Петр Иванович Колобков никогда ничего не откладывал в долгий ящик. Мысль пришла – решение принято – дело сделано. Недолго думая, он усадил болящего отпрыска на стул и распорядился держать пациента за руки. Не обращая внимания на протестующий вой и плотно зажатый рот, Колобков навострил толстую вощеную нитку, сделал петлю и примерился надеть ее на больной зуб.
Гешка отвернул голову, совершенно прекратив выть, но зато сжав губы так, что рот превратился в тончайшую линию. Колобков строго нахмурился, легонько хлопнул сына по щеке и приказал:
– Так, ты мне тут не дуркуй. Сам себе хуже делаешь. И без зуба люди живут. Мне вон, глянь, ногу оттяпали – а я ничего, жив-здоров.
– Так новый-то уже не вырастет! – запротестовал Гешка, стараясь говорить, не разжимая челюстей. – Это ж коренной!
– Ну и фигли, что коренной? У меня в пасти, глянь, два стальных и золотой. Вот этот еще по молодости в драке выбили, вот этот дантист-сука вырвал, а этот…
– Пап, да ты уж сто раз рассказывал, – буркнул Вадик, глядящий на брата с искренним сочувствием.
– И в сто первый расскажу. Слушайтесь папку, если не хотите с голоду помереть.
– А чего это мы с голоду помрем?
– Ну так я ж вас обеда лишу. И ужина. И вообще крутитесь сами, как знаете. Раз уж такие умные, что батька вам не указ.
– Рвите! – отчаянно выпалил Гешка, зажмуривая глаза и раскрывая рот.
Лучше уж лишиться зуба, чем выслушивать получасовую нотацию.
Колобков присвистнул, задирая голову как можно выше. После рельса в небесах и черепахи размером с Крым он начал думать, что архипелаг Кромаку ничем не сможет его удивить. Однако километровый столб, торчащий посреди океана, заставил расстаться с этой мыслью.
Самый обыкновенный столб на первый взгляд. Похож на телеграфный. Только не деревянный и не металлический, а из странного голубоватого вещества. Гладкий, ровный, блестящий. Вершины не видно – теряется в заоблачной выси.
– Там наверху есть площадка, – безразлично сообщила Стефания, облокотившись на фальшборт. – А на ней живет человек.
– Там кто-то живет?! – выпучил глаза Колобков.
– Не хочешь, не верь.
– Да я верю, верю, только… Серега, вот ты когда-нибудь такое видел?
– Сами же знаете, что нет, – огрызнулся Чертанов.
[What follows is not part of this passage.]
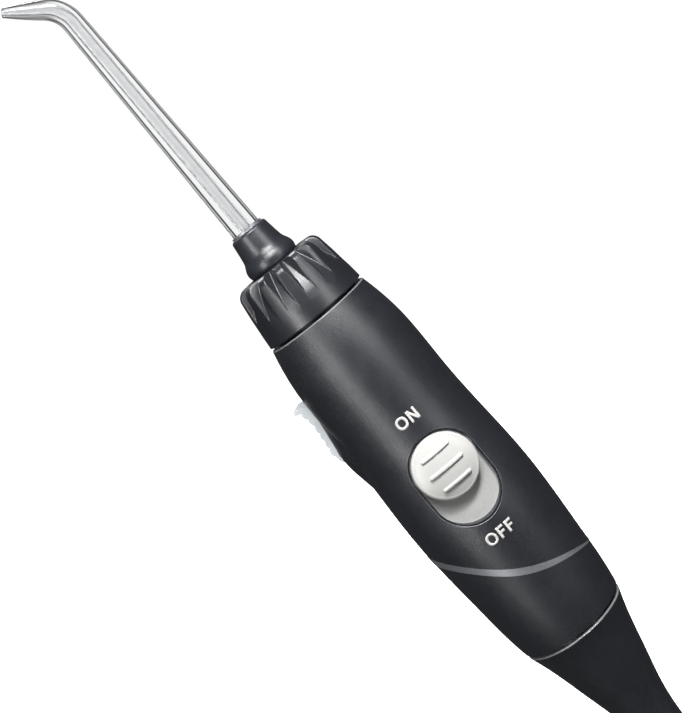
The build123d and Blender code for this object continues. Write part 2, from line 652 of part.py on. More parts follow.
def nozzle(start_radius, middle_radius, end_radius):
    """Tapering horn along the bend and the straight end."""
    arc_length = math.radians(NOZZLE_BEND_ANGLE) * NOZZLE_BEND_RADIUS
    total = arc_length + NOZZLE_LENGTH
    stations = [0, arc_length / 3, arc_length * 2 / 3, arc_length, arc_length + NOZZLE_LENGTH / 2, total]
    sections = []
    for distance in stations:
        share = distance / total
        radius = start_radius + (end_radius - start_radius) * share
        radius += 4 * (middle_radius - (start_radius + end_radius) / 2) * share * (1 - share)
        sections.append(nozzle_frame(distance) * Circle(radius))
    return loft(sections)


def jet_tip():
    """Clear tip: shank with the latch groove, tapering tube and angled nozzle, with a bore."""
    shank = rod_z(SHANK_RADIUS, SHANK_BOTTOM, COLLAR_TOP)
    shank -= ring(SHANK_RADIUS + 1, 2.5, LATCH_Z - 1.2, LATCH_Z + 1.2)
    tube = turned([(COLLAR_TOP, 3.3), (159.6, 3.2), (180, 2.86), (200.7, 2.55), (NOZZLE_BEND_Z, 2.42)])
    tip = shank + tube + nozzle(2.42, 2.05, NOZZLE_RADIUS)
    tip -= rod_z(TIP_BORE_RADIUS, SHANK_BOTTOM - 1, NOZZLE_BEND_Z)
    return tip - nozzle(TIP_BORE_RADIUS, 0.75, NOZZLE_BORE_RADIUS)


def tip_ring():
    """Thin ring on the tip where it enters the collar."""
    return ring(3.75, 3.32, COLLAR_TOP + 0.05, COLLAR_TOP + 0.45)


# --- write every sub-part -----------------------------------------------------------------------

def sub_parts():
    """Every separate piece by name."""
    parts = {
        "front_shell": front_shell(),
        "rear_shell": rear_shell(),
        "trim_band": trim_band(),
        "tail_sleeve": tail_sleeve(),
        "switch_tray": switch_tray(),
        "switch_bezel": switch_bezel(),
        "slider_button": slider_button(),
        "slider_carriage": slider_carriage(),
        "slider_screw": slider_screw(),
        "valve_body": valve_body(),
        "valve_plug": valve_plug(),
        "plug_crank": plug_crank(),
        "plug_retainer": plug_retainer(),
        "hose_connector": hose_connector(),
        "connector_retainer": connector_retainer(),
        "inlet_tube": inlet_tube(),
        "outlet_tube": outlet_tube(),
        "tip_seat": tip_seat(),
        "tip_seal": tip_seal(),
        "head_bushing": head_bushing(),
        "release_button": release_button(),
        "hinge_pin": hinge_pin(),
        "latch_plate": latch_plate(),
        "latch_spring": latch_spring(),
        "rotator_knob": rotator_knob(),
        "nose_collar": nose_collar(),
        "tip_spindle": tip_spindle(),
        "spindle_clip": spindle_clip(),
        "knob_washer": knob_washer(),
        "jet_tip": jet_tip(),
        "tip_ring": tip_ring(),
    }
    for number, (x, z) in enumerate(CASE_SCREWS, start=1):
        parts[f"case_screw_{number}"] = case_screw(x, z)
    for number, x in enumerate(SEAL_POSITIONS, start=1):
        parts[f"plug_seal_{number}"] = plug_seal(x)
    return parts


os.makedirs("parts", exist_ok=True)
for name, shape in sub_parts().items():
    export_step(shape, f"parts/{name}.step")
    print(f"{name}: {len(shape.solids())} solid, {shape.volume:.1f} mm3")
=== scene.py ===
"""Water flosser handset: looks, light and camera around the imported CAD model, in metres.

The main axis is Z with the tail at z = 0, the switch faces -Y, and the release button is at -X.
"""

import json
import math

import bmesh
import bpy
import numpy as np
from mathutils import Matrix, Vector
from mathutils.bvhtree import BVHTree


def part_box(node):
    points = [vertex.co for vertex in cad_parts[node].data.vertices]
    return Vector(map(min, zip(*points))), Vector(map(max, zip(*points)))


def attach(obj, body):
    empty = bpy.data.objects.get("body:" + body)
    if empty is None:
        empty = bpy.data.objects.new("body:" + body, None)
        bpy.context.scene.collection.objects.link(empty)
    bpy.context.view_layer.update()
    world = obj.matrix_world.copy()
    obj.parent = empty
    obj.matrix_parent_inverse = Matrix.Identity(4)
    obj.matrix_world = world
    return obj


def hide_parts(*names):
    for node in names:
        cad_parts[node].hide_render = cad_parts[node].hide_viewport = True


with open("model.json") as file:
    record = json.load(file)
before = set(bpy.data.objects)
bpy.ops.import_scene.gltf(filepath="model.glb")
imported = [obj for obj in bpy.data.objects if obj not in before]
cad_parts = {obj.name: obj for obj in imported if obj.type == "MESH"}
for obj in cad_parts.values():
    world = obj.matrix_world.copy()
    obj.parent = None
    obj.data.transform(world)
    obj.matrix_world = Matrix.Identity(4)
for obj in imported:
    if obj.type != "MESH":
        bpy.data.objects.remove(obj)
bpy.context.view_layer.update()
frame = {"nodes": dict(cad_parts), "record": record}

MM = 0.001


# --- helpers: meshes ----------------------------------------------------------------------------

def corner(name, index):
    """Corner of a CAD node's box in millimetres: index 0 is the lowest, 1 the highest."""
    return [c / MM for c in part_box(name)[index]]


def add_mesh(name, vertices, faces, body, stands_for=(), sharp_angle=40.0):
    """New smooth-shaded piece from vertices in millimetres, riding on a body."""
    mesh = bpy.data.meshes.new(name)
    mesh.from_pydata([tuple(c * MM for c in v) for v in vertices], [], faces)
    mesh.validate()
    mesh.shade_smooth()
    mesh.set_sharp_from_angle(angle=math.radians(sharp_angle))
    piece = bpy.data.objects.new(name, mesh)
    bpy.context.scene.collection.objects.link(piece)
    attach(piece, body)
    if stands_for:
        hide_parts(*stands_for)
    return piece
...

– Серега, не огрызайся. Слышь, Фанька, а что это вообще за нафиг? На кой оно тут торчит? Кто там наверху сидит? И какого лешего он там делает?
– Не знаю.
– Как это не знаешь?
– Так вот и не знаю. Информация отсутствует. Если интересно, поищи у Мельхиора в книге. Там все есть. Теоретически.
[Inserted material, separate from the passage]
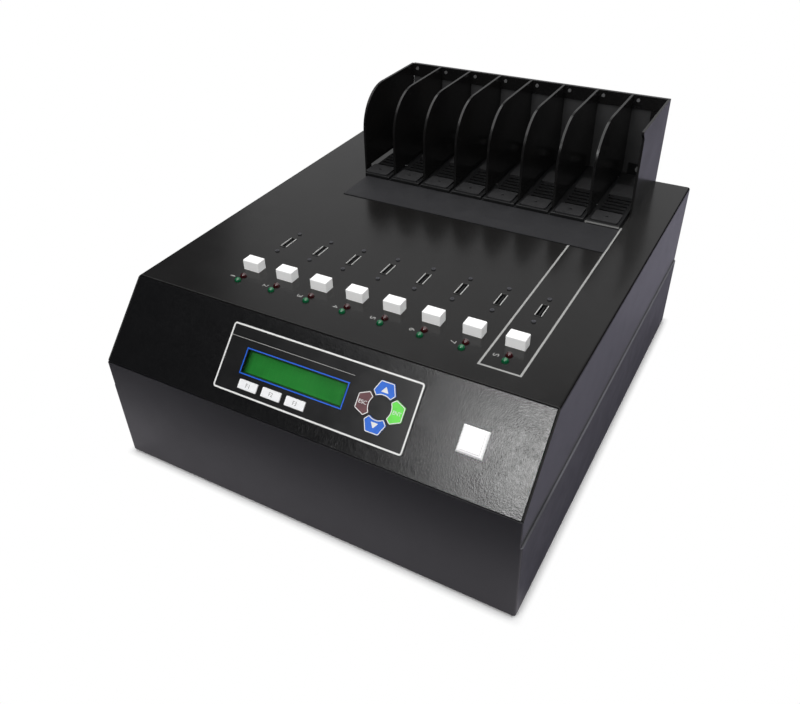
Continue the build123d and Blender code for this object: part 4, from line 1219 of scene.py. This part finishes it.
@dataclass
class ControlPanel(SubAssembly):
    """The sloping plate and its membrane panel, with its printing and its keys.

    A point on the slope is its x and how far up it lies from the foot. A point of a ring key is how
    far out from the ring's middle it lies, and how far aside.
    """

    FINISHES = {
        Finishes.PLATE: ("control_plate",),
        Finishes.PANEL: ("control_overlay",),
        Finishes.KEY_WHITE: ("key_f1", "key_f2", "key_f3"),
        Finishes.KEY_BLUE: ("key_up", "key_down"),
        Finishes.KEY_MAROON: ("key_esc",),
        Finishes.KEY_GREEN: ("key_enter",),
        Finishes.BOARD: ("keypad_board",),
        Finishes.BLACKENED: ("keypad_switches",),
    }

    centre: Point = (6.5, 36.0)
    size: Point = (154.0, 49.4)
    corner: float = 2.5
    film: float = 0.8
    rim_inset: float = 0.35
    rim_width: float = 1.2
    rule_ends: Point = (-69.5, 34.0)
    rule_up: float = 50.9
    rule_width: float = 0.4
    ring: Point = (58.5, 36.3)
    ring_outer: Point = (17.5, 5.0)
    ring_side: Point = (9.9, 8.4)
    ring_inner: Point = (6.4, 5.3)
    ring_arc: float = 8.2
    arc_steps: int = 5
    ring_corner: float = 1.0
    outline_inset: float = 0.1
    outline_width: float = 0.6
    key_top: float = 1.4
    arrow: Point = (5.6, 4.0)
    arrow_out: float = 12.2
    arrow_corner: float = 0.7
    legend_out: float = 12.8
    legend_size: Point = (6.0, 2.5)
    f_first_x: float = -42.0
    f_pitch: float = 20.0
    f_up: float = 19.75
    f_legend: Point = (3.2, 3.0)

    def key_outline(self, angle: float) -> list[Point]:
        """The outline of a ring key.

        Args:
            angle: Where the key lies round the ring, in degrees.

        Returns:
            Its points on the slope.
        """
        c, s = cos(radians(angle)), sin(radians(angle))
        corners = [self.ring_inner, self.ring_side, self.ring_outer]
        corners += [(out, -half) for out, half in reversed(corners)]
        half_corner = (ROUNDING_STEPS + 1) // 2
        shape = rounded(corners, self.ring_corner)[half_corner:-half_corner] + self.back_arc()
        return [(self.ring[0] + x * c - y * s, self.ring[1] + x * s + y * c) for x, y in shape]

    def back_arc(self) -> list[Point]:
        """The hollow inner side of a ring key that points along +X, from its low end to its high end.

        Returns:
            Its points between the two ends.
        """
        out, half = self.ring_inner
        sag = self.ring_arc - out
        radius = (half**2 + sag**2) / (2 * sag)
        middle = self.ring_arc - radius
        reach = atan2(half, out - middle)
        turns = [reach * (k / self.arc_steps - 1) for k in range(1, 2 * self.arc_steps)]
        return [(middle + radius * cos(a), radius * sin(a)) for a in turns]

    def build(self) -> list[str]:
        """Prints the panel, the key outlines and the key legends.

        Returns:
            The pieces' names, for the report.
        """
        made = [self.print_panel(), self.print_rule()]
        for quarter, key in enumerate(("key_enter", "key_up", "key_esc", "key_down")):
            made.append(self.print_outline(key, 90.0 * quarter))
        for key, points_up in (("key_up", True), ("key_down", False)):
            made.append(self.print_arrow(key, points_up))
        for key, text, side in (("key_esc", "ESC", -1), ("key_enter", "ENT", 1)):
            legend = Printing(Slope.SEAT, self.key_top)
            legend.words(text, (self.ring[0] + side * self.legend_out, self.ring[1]), self.legend_size)
            made.append(legend.piece(f"{key}_legend", Finishes.PRINT_WHITE, key))
        for number, key in enumerate(self.FINISHES[Finishes.KEY_WHITE]):
            legend = Printing(Slope.SEAT, self.key_top)
            place = (self.f_first_x + number * self.f_pitch, self.f_up)
            legend.words(f"F{number + 1}", place, self.f_legend)
            made.append(legend.piece(f"{key}_legend", Finishes.PRINT_GREY, key))
        return made

    def print_panel(self) -> str:
        """The white line round the panel's edge.

        Returns:
            The piece's name.
        """
        size = (self.size[0] - 2 * self.rim_inset, self.size[1] - 2 * self.rim_inset)
        outer = rounded(rectangle(self.centre, *size), self.corner)
        ink = Printing(Slope.SEAT, self.film)
        ink.band(outer, grown(outer, -self.rim_width))
        return ink.piece("panel_rim_print", Finishes.PRINT_WHITE)

    def print_rule(self) -> str:
        """The thin line under the panel's head.

        Returns:
            The piece's name.
        """
        ink = Printing(Slope.SEAT, self.film)
        ink.line((self.rule_ends[0], self.rule_up), (self.rule_ends[1], self.rule_up), self.rule_width)
        return ink.piece("panel_rule_print", Finishes.PRINT_GREY)

    def print_outline(self, key: str, angle: float) -> str:
        """The pale outline along a ring key's edge.

        Args:
            key: The key's node and body.
            angle: Where the key lies round the ring, in degrees.

        Returns:
            The piece's name.
        """
        shape = self.key_outline(angle)
        ink = Printing(Slope.SEAT, self.key_top)
        ink.band(grown(shape, -self.outline_inset), grown(shape, -self.outline_inset - self.outline_width))
        return ink.piece(f"{key}_outline", Finishes.PRINT_WHITE, key)

    def print_arrow(self, key: str, points_up: bool) -> str:
        """A triangle on an arrow key.

        Args:
            key: The key's node and body.
            points_up: Whether the triangle points up the slope.

        Returns:
            The piece's name.
        """
        side = 1 if points_up else -1
        width, height = self.arrow
        x, up = self.ring[0], self.ring[1] + side * self.arrow_out
        corners = [(x - width / 2, up - side * height / 2), (x + width / 2, up - side * height / 2)]
        corners.append((x, up + side * height / 2))
        ink = Printing(Slope.SEAT, self.key_top)
        ink.area(rounded(corners, self.arrow_corner))
        return ink.piece(f"{key}_arrow", Finishes.PRINT_WHITE, key)


class Display(SubAssembly):
    """The two-line display and its window."""

    FINISHES = {
        Finishes.RIM_BLUE: ("lcd_bezel",),
        Finishes.CLEAR: ("lcd_window",),
        Finishes.SCREEN: ("lcd_screen",),
        Finishes.BLACKENED: ("lcd_frame",),
        Finishes.BOARD: ("lcd_board",),
    }


class PowerButton(SubAssembly):
    """The white push button at the right of the slope."""

    FINISHES = {Finishes.CAP_WHITE: ("power_button_housing", "power_button")}


@dataclass
class BayRow(SubAssembly):
    """The row of select buttons, lamps and ports across the cover, and its printing."""

    FINISHES = {
        Finishes.CAP_WHITE: tuple(f"select_button_{i + 1}" for i in range(BAYS)),
        Finishes.LAMP_GREEN: ("green_leds",),
        Finishes.LAMP_RED: ("red_leds",),
        Finishes.PORT: ("port_shells",),
        Finishes.PORT_BLACK: ("port_inserts",),
        Finishes.DARK_SCREW: ("port_screws",),
        Finishes.BOARD: ("button_board",),
        Finishes.DARK_PARTS: ("select_switches",),
    }

    numerals: str = "1234567S"
    first_numeral: Point = (-103.0, -114.3)
    pitch: float = 31.0
    numeral_turn: float = -90.0
    numeral_size: Point = (3.0, 4.2)
    narrow: Mapping[str, float] = field(default_factory=lambda: {"1": 0.4})
    cover_top: float = 145.0
    source_left: float = 107.6
    source_right: float = 136.6
    source_front: float = -128.6
    source_rear: float = 90.6
    source_line: float = 1.5
    mat_front: float = 44.3
    mat_gap: float = 0.1
    tray_front: float = 86.2
    tray_line: Point = (145.6, 147.6)
    tray_end: float = 135.5

    def build(self) -> list[str]:
        """Prints the numbers and the line round the source bay.

        Returns:
            The pieces' names, for the report.
        """
        seat = Seat((0.0, 0.0, self.cover_top), RIGHT, BACK)
        numbers = Printing(seat, 0.0)
        for column, text in enumerate(self.numerals):
            place = (self.first_numeral[0] + column * self.pitch, self.first_numeral[1])
            size = (self.numeral_size[0] * self.narrow.get(text, 1.0), self.numeral_size[1])
            numbers.words(text, place, size, self.numeral_turn)
        made = [numbers.piece("bay_number_print", Finishes.PRINT_GREY)]
        return made + [self.print_source(seat), self.print_tray_line()]

    def print_source(self, seat: Seat) -> str:
        """The line round the source bay, which the mat covers at its left.

        Args:
            seat: The cover's top.

        Returns:
            The piece's name.
        """
        left, right, front = self.source_left, self.source_right, self.source_front
        half = self.source_line / 2
        ink = Printing(seat, 0.0)
        ink.line((left, front), (left, self.mat_front - self.mat_gap), self.source_line)
        ink.line((left + half, front + half), (right - half, front + half), self.source_line)
        ink.line((right, front), (right, self.source_rear), self.source_line)
        return ink.piece("source_bay_print", Finishes.PRINT_GREY)

    def print_tray_line(self) -> str:
        """The far side of that outline, along the front of the rack's tray.

        Returns:
            The piece's name.
        """
        seat = Seat((0.0, self.tray_front, 0.0), RIGHT, UP)
        low, high = self.tray_line
        half = self.source_line / 2
        ink = Printing(seat, 0.0)
        ink.line((self.source_left - half, high - half), (self.tray_end, high - half), self.source_line)
        ink.line((self.source_left, low), (self.source_left, high - self.source_line), self.source_line)
        return ink.piece("source_tray_print", Finishes.PRINT_GREY)


class Rack(SubAssembly):
    """The open rack of eight bays, its tray and pads, and the mat before it."""

    FINISHES = {
        Finishes.RACK_WALL_PAINTED_LIGHT: ("rack_back",),
        Finishes.RACK: ("left_end_panel", "right_end_panel", *(f"divider_{i}" for i in range(1, BAYS))),
        Finishes.TRAY: ("rack_tray",),
        Finishes.PAD: ("bay_pads",),
        Finishes.MAT: ("front_mat",),
    }


class RearWall(SubAssembly):
    """The fan, its guard, and the mains inlet with its switch."""

    FINISHES = {
        Finishes.BLACK_PLASTIC: ("fan_frame", "fan_rotor", "ac_inlet", "rocker_switch"),
        Finishes.CHROME: ("fan_guard",),
    }


class Inside(SubAssembly):
    """The boards and the power supply inside the case."""

    FINISHES = {
        Finishes.BOARD: ("main_board",),
        Finishes.BRASS: ("board_standoffs",),
        Finishes.DARK_PARTS: ("board_parts",),
        Finishes.SINK: ("heat_sink",),
        Finishes.SUPPLY: ("power_supply",),
    }


def report(title: str, names: Iterable[str]) -> None:
    """Logs each piece that the class with this title has made or dressed."""
    for name in names:
        log.info("%s: %s", title, name)


def corners(box: tuple[Vector, Vector]) -> list[list[float]]:
    """A box's two corners as plain lists."""
    return [[float(v) for v in corner] for corner in box]


def main() -> None:
    """Builds the scene in order: frame, camera, studio, then each sub-assembly."""
    logging.basicConfig(level=logging.INFO, format="%(name)s %(message)s")
    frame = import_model()
    bpy.context.scene.view_settings.view_transform = "Standard"
    report("Camera", Camera().build())
    report("Studio", Studio().build())
    panel, bays = ControlPanel(), BayRow()
    for part in (Case(), panel, Display(), PowerButton(), bays, Rack(), RearWall(), Inside()):
        report(type(part).__name__, part.dress(frame))
    for part in (panel, bays):
        report(type(part).__name__, part.build())
    bpy.context.view_layer.update()


if __name__ == "__main__":
    main()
– Так я ж не найду. Там даже оглавления нет.
– Твои проблемы. Вы мне не платите – я вам помогать не обязана. Тем более со всякими глупостями.
– Ну и ладно, – пожал плечами Колобков, провожая взглядом уплывающий вдаль столб. – Не особо-то и хотелось. Дай лучше карту – посмотрю, что у нас там…
Цетановый остров выплыл из белой дымки, застилающей горизонт, вскоре после утренней вспышки тепория. Эйкрийское утро – это не земное утро, подступающее мягко и аккуратно. Рассвет на Эйкре наступает резко и внезапно, словно звон будильника. От него не удастся спрятаться за задернутыми шторами и закрытыми ставнями. Замуруйте себя наглухо тройным слоем кирпича – тепорий все равно никуда не денется.